Stored items from a collection:
<<<<

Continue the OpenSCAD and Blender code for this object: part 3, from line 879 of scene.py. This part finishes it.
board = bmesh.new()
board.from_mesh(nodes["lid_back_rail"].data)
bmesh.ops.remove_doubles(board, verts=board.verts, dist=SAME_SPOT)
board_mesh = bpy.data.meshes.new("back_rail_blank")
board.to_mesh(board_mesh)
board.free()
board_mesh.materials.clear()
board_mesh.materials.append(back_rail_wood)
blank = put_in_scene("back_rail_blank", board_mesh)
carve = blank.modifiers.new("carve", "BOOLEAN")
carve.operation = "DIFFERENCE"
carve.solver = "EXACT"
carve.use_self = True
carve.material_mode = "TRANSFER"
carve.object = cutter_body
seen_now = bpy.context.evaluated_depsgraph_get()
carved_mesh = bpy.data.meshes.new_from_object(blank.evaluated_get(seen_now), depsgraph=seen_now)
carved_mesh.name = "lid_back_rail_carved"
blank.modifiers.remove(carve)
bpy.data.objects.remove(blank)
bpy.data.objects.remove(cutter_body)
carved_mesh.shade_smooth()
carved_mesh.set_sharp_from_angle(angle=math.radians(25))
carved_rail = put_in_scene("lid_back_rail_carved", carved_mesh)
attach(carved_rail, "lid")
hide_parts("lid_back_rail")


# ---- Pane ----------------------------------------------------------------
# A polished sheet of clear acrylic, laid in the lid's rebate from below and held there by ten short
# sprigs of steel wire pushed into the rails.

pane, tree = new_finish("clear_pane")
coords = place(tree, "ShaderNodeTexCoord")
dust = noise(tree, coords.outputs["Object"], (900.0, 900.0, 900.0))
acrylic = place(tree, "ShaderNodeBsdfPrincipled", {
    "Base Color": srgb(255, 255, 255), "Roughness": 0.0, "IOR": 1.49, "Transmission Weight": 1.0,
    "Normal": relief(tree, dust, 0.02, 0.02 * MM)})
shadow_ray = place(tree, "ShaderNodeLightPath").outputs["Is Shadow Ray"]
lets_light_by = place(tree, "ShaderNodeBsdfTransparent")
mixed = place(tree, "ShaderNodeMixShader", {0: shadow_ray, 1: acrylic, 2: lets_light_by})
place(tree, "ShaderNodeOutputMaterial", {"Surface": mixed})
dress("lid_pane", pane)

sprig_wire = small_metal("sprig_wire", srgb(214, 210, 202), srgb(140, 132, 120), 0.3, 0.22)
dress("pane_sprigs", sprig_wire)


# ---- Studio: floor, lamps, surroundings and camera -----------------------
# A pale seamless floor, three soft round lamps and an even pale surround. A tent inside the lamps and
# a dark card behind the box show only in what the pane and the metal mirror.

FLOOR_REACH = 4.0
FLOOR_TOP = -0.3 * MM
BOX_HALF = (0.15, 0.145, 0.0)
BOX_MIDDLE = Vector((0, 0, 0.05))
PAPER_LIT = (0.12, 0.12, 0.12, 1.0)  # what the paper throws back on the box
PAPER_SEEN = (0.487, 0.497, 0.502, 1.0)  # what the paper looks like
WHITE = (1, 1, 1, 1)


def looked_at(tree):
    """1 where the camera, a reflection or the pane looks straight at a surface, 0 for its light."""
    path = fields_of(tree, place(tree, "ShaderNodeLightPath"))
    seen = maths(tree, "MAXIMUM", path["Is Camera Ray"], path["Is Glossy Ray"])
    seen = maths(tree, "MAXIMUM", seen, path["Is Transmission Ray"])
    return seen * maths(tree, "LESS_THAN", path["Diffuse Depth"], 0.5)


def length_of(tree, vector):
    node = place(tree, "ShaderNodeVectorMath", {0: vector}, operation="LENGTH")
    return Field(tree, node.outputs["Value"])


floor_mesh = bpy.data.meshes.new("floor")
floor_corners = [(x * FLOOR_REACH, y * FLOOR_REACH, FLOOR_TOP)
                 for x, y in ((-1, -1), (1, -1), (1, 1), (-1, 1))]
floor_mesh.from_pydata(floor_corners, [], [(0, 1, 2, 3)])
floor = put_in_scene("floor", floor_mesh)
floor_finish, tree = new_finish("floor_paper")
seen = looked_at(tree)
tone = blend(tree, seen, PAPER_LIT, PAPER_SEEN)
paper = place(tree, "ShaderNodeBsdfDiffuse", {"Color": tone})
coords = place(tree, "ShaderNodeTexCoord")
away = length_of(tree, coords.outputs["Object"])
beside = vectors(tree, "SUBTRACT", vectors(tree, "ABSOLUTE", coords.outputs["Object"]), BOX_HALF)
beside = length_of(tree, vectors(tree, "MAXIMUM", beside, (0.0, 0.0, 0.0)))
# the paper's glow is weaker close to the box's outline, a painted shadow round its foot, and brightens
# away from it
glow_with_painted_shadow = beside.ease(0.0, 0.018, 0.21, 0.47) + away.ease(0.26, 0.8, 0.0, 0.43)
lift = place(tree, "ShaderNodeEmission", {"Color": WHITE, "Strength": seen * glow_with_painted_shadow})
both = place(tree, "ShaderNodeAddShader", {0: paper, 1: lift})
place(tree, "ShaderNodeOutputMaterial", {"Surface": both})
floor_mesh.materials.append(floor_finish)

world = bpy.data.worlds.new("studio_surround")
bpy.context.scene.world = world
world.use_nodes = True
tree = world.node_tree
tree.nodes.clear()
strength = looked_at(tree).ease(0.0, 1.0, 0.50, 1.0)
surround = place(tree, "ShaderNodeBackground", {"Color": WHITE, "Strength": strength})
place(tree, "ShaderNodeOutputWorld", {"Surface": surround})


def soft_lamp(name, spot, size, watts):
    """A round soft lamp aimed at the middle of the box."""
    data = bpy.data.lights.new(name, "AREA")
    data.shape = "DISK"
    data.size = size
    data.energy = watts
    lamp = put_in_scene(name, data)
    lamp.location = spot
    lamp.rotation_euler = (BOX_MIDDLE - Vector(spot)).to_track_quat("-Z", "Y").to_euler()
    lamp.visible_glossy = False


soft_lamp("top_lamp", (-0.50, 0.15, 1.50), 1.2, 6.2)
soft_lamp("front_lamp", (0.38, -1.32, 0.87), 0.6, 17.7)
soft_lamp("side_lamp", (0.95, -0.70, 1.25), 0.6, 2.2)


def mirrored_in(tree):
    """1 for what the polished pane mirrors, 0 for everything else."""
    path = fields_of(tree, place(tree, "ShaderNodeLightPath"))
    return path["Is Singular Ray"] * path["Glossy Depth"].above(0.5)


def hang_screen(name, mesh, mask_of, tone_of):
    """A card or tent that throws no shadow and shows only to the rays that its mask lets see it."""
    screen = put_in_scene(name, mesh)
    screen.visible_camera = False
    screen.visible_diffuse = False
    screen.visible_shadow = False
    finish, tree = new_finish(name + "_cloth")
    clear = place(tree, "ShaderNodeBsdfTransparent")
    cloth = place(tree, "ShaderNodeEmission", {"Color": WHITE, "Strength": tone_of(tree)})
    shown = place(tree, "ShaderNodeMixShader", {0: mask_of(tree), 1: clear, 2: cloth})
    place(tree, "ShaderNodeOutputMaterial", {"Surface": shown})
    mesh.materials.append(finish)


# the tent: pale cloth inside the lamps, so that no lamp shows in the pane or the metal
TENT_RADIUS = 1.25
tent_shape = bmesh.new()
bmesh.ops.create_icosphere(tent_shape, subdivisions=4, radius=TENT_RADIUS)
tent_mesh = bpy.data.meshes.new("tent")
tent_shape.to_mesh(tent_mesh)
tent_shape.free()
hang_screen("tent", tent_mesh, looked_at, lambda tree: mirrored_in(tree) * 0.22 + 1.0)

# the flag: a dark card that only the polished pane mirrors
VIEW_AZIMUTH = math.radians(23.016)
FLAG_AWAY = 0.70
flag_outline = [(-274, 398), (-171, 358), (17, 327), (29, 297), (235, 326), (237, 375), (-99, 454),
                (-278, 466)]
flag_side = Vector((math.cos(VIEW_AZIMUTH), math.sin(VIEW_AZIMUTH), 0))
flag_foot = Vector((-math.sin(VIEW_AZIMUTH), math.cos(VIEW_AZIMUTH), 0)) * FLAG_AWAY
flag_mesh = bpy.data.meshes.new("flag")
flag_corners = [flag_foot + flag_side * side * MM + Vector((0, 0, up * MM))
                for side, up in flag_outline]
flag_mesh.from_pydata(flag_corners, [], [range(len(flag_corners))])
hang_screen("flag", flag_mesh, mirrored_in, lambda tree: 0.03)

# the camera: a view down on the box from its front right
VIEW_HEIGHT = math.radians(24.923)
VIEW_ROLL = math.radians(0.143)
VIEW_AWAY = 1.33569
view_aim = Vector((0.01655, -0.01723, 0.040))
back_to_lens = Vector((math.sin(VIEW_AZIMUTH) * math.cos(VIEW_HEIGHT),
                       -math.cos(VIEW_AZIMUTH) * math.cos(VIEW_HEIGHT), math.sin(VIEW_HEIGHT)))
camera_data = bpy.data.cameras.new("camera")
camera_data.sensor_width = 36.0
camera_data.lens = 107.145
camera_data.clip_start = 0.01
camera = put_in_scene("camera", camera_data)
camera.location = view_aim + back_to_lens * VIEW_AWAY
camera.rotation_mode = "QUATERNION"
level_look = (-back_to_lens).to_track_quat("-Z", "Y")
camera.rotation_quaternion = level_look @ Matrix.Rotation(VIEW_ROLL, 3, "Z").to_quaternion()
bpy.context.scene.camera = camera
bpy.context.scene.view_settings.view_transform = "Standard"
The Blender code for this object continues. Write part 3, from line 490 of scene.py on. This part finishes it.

>>>>

Exercise details: Work out how many lines of the material above contain the word "This", then give only that figure.

Expected answer: 2